The BIM Use attributes defined by the workgroup include:
- Name: Title of the BIM Use in the format of a verb and noun(s) such as Author Design.
- Definition: Concise description of the BIM Use, typically to be limited to one to two sentences.
- Related Terms: Synonyms or other widely used terms for similar BIM Uses and/or sub–BIM Uses to be provided as a list.
- Example BIM Use Cases (Methods and Outcomes): Example(s) of specific method(s) of applying a BIM Use(s) on a project(s) or within an organization(s) to be formatted with the BIM Use Name, followed by the desired outcome, then the method to achieve that outcome. Examples are included rather than a comprehensive list.

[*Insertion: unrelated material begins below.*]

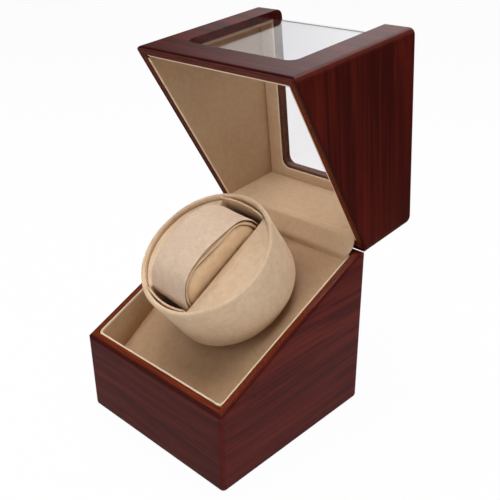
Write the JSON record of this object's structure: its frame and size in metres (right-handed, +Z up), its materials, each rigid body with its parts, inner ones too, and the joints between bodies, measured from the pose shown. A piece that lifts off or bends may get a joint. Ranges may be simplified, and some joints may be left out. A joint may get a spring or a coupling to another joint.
{
  "type": "watch winder",
  "caption": "Watch winder: veneered wooden case with a slanted seam, hinged lid with a wrapped clear window, and a tilted padded drum that holds a watch pillow and turns on a geared drive.",
  "frame": {"origin": "centre of the case's footprint, on the plane it stands on", "axes": "+Z up, -Y towards the front of the case, +X to the right as seen from the front"},
  "size_m": [0.125, 0.1785, 0.2437],
  "materials": {
    "veneer": "satin lacquered red-brown veneer",
    "pine": "plain sanded wood",
    "felt": "matte felt",
    "suede": "short-nap cloth over board",
    "cushion": "soft cream cloth over foam",
    "acrylic": "clear polished sheet",
    "brass": "satin",
    "steel": "zinc plated",
    "black_plastic": "fine satin",
    "white_plastic": "moulded acetal",
    "rubber": "matte",
    "board": "printed board"
  },
  "bodies": {
    "base": {"base_front_board": "veneer", "base_left_board": "veneer", "base_right_board": "veneer", "base_rear_board": "veneer", "bottom_board": "pine", "corner_blocks": "pine", "bottom_screws": "steel", "felt_pad": "felt", "deck_panel": "suede", "deck_cleats": "pine", "base_side_liners": "suede", "base_front_liner": "suede", "base_rear_liner": "suede", "hinge_cloth": "suede", "hinge_base_leaves": "brass", "hinge_pins": "brass", "hinge_base_screws": "brass", "shaft_bushes": "brass", "gear_plate": "steel", "plate_standoffs": "steel", "plate_screws": "steel", "idler_axle": "steel", "motor_gearbox": "steel", "motor_can": "steel", "motor_screws": "steel", "control_plate": "black_plastic", "control_screws": "steel", "dc_jack": "black_plastic", "rocker_housing": "black_plastic", "mode_switch_body": "black_plastic", "control_board": "board"},
    "lid": {"lid_front_frame": "veneer", "lid_top_frame": "veneer", "lid_left_board": "veneer", "lid_right_board": "veneer", "lid_rear_board": "veneer", "window_front_pane": "acrylic", "window_top_pane": "acrylic", "lid_front_liner": "suede", "lid_top_liner": "suede", "lid_rear_liner": "suede", "lid_side_liners": "suede", "hinge_lid_leaves": "brass", "hinge_lid_screws": "brass"},
    "drum": {"drum_cup": "cushion", "slot_block_left": "cushion", "slot_block_right": "cushion", "slot_liner": "cushion", "slot_cushion": "cushion", "drum_hub": "white_plastic", "drum_shaft": "steel", "drum_gear": "white_plastic"},
    "pillow": {"pillow_core": "cushion", "pillow_strip": "cushion", "pillow_end_panels": "cushion"},
    "idler": {"idler_gear": "white_plastic"},
    "pinion": {"motor_pinion": "brass"},
    "rocker": {"power_rocker": "black_plastic"},
    "slider": {"mode_slider": "black_plastic"}
  },
  "joints": [
    {"name": "lid_hinge", "type": "hinge", "parent": "base", "child": "lid", "pos_m": [0, 0.0626, 0.1124], "axis": [1, 0, 0], "range_deg": [0, 83.6], "deforming": ["hinge_cloth"]},
    {"name": "drum_spin", "type": "hinge", "parent": "base", "child": "drum", "pos_m": [0, 0.0138, 0.07834], "axis": [0, -0.575, 0.8181], "continuous": true},
    {"name": "pillow_slide", "type": "slide", "parent": "drum", "child": "pillow", "axis": [0, 0.575, -0.8181], "range_m": [-0.04, 0]},
    {"name": "power_switch", "type": "hinge", "parent": "base", "child": "rocker", "pos_m": [0, 0.0622, 0.028], "axis": [0, 0, 1], "range_deg": [0, 20]},
    {"name": "mode_switch", "type": "slide", "parent": "base", "child": "slider", "axis": [1, 0, 0], "range_m": [0, 0.006]},
    {"name": "idler_spin", "type": "hinge", "parent": "base", "child": "idler", "pos_m": [0.024, 0.0138, 0.07834], "axis": [0, -0.575, 0.8181], "continuous": true},
    {"name": "pinion_spin", "type": "hinge", "parent": "base", "child": "pinion", "pos_m": [0.0336, 0.0002, 0.06877], "axis": [0, -0.575, 0.8181], "continuous": true}
  ],
  "couplings": [
    {"joint": "idler_spin", "follows": "drum_spin", "ratio": -4},
    {"joint": "pinion_spin", "follows": "drum_spin", "ratio": 12}
  ]
}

- Potential Benefits: Potential gains achieved on a project or within an organization from adopting the BIM Use. The list of benefits is not designed to be exhaustive. Additionally, some benefits can be directly attributed to the BIM Use, while other benefits can only be partially attributed. Formatted in a list with the benefit first.
- Considerations / Commentary: Information on how to apply and/or when to use the BIM Use. Limited to one to two paragraphs with concise considerations for those adopting the BIM Use.

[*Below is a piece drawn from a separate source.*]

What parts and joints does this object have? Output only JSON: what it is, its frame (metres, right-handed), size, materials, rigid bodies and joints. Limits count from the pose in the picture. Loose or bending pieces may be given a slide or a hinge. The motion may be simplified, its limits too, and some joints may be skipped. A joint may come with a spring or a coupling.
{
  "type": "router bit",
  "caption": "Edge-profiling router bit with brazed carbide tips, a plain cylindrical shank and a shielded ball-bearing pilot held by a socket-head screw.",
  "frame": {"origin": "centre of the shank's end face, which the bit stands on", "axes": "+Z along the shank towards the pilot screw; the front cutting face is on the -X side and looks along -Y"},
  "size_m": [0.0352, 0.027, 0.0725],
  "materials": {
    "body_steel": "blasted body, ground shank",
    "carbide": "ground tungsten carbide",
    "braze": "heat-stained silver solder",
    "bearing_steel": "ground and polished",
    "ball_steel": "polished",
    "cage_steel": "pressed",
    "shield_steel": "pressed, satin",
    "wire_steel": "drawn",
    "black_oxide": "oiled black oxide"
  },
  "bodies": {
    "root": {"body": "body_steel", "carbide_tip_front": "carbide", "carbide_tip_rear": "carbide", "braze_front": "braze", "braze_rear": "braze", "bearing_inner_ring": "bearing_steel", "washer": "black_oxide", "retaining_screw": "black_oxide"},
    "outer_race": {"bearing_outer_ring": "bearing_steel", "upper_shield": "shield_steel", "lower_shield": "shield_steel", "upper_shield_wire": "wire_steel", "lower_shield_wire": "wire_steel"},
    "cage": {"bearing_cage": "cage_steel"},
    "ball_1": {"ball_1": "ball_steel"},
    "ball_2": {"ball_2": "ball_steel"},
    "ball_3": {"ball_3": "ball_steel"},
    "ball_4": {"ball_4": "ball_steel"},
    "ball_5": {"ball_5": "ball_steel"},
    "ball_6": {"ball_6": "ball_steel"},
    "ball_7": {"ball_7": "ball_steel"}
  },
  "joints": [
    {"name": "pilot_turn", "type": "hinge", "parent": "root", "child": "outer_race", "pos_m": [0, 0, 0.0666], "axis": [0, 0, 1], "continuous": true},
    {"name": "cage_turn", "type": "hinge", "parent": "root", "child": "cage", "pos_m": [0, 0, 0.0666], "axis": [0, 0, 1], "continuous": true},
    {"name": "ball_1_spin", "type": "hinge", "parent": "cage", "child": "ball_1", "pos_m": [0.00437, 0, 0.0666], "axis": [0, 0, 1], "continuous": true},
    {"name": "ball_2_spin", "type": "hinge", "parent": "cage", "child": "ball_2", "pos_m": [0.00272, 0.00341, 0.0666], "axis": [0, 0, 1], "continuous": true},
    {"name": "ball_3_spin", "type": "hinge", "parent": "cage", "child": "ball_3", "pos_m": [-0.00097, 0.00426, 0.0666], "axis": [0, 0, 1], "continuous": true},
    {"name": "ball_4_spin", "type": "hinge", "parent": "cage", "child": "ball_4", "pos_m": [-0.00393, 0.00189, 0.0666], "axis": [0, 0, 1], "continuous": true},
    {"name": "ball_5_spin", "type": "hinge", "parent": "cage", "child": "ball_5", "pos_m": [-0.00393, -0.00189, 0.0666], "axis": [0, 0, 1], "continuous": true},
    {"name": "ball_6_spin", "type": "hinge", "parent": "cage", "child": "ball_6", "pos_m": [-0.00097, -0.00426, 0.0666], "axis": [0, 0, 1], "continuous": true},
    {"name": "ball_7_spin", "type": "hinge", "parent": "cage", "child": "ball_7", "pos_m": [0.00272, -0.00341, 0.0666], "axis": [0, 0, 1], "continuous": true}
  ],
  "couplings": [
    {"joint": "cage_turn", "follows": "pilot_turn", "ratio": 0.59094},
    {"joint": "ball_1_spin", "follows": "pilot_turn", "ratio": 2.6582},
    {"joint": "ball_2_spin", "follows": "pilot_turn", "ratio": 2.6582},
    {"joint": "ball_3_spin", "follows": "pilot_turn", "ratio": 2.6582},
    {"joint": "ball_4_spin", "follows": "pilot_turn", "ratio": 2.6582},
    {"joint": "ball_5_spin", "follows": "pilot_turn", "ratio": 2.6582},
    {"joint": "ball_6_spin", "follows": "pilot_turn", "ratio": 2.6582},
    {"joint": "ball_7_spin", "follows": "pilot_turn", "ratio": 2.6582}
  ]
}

- Inputs: A list of example deliverables that enable the BIM Use.
- Outputs: A list of example deliverables generated by the BIM Use.
- Predecessor BIM Use(s): Other BIM Uses that are typically implemented prior to this BIM Use.
- Successor BIM Use(s): Other BIM Uses that are typically implemented after this BIM Use.
- Competencies: A list of recommended skills necessary to implement the BIM Use. Consider evaluating a team’s competency with these skills prior adopting / requiring a BIM Use.
- Methods / Tools: Example processes and technologies (including hardware and software) used to implement the BIM Use. Methods / Tools are generic and do not specify any particular brand or company.
- Resources: Implementation Guides, Case Studies, Standards, and Studies, that provide more details on the BIM Use.
- Implementation Resources: A sample list of assets that provide guidance on how to adopt and implement the BIM Use.
- References and Case Studies: A list of sources that provide commentary on the definition, business case, and examples of implementations of the BIM Use.
- Note: Often, software vendors have specific implementation resources to describe in detail how their tools support specific BIM Uses.
- ID / Version: Unique identifier for the BIM Uses, combined with version reference for the BIM Use definition within the US National BIM Standard. The ID / Version is formatted with the NBIMS-US BIM Use ID number followed by the BIMUseName-NBIMS VERSION-BIM Use Version such as 03 - AuthorDesign-4.0-1.
- Author: The individual or organization that identified, documented, and consolidated the BIM Use in its current form. Referenced sources for the BIM Use are to be included in the references and case studies attribute. In some cases, the author may be the initial creator of the BIM Use, while in others, it may be the consolidator and/or balloter of the BIM Use.
The BIM Uses themselves do not define specific methods and outcomes when implementing a BIM Use. Defining specific methods and outcomes is left to the BIM Use Case. As BIM continues to mature, the number of methods and outcomes continues to expand. With that said, when determining how a project team will implement BIM, it is critical to identify the specific method (/technology) being used (i.e., laser scanning) and the specific outcomes that are desired (i.e., a propriety model format).
When identifying the implementation of a BIM Use include the BIM Use, followed by the Method, followed by the Outcome (see Figure 1) to identify a specific BIM Use Case. For example:
- Capture Conditions using UAV with Photogrammetry Processing to Update Site Model.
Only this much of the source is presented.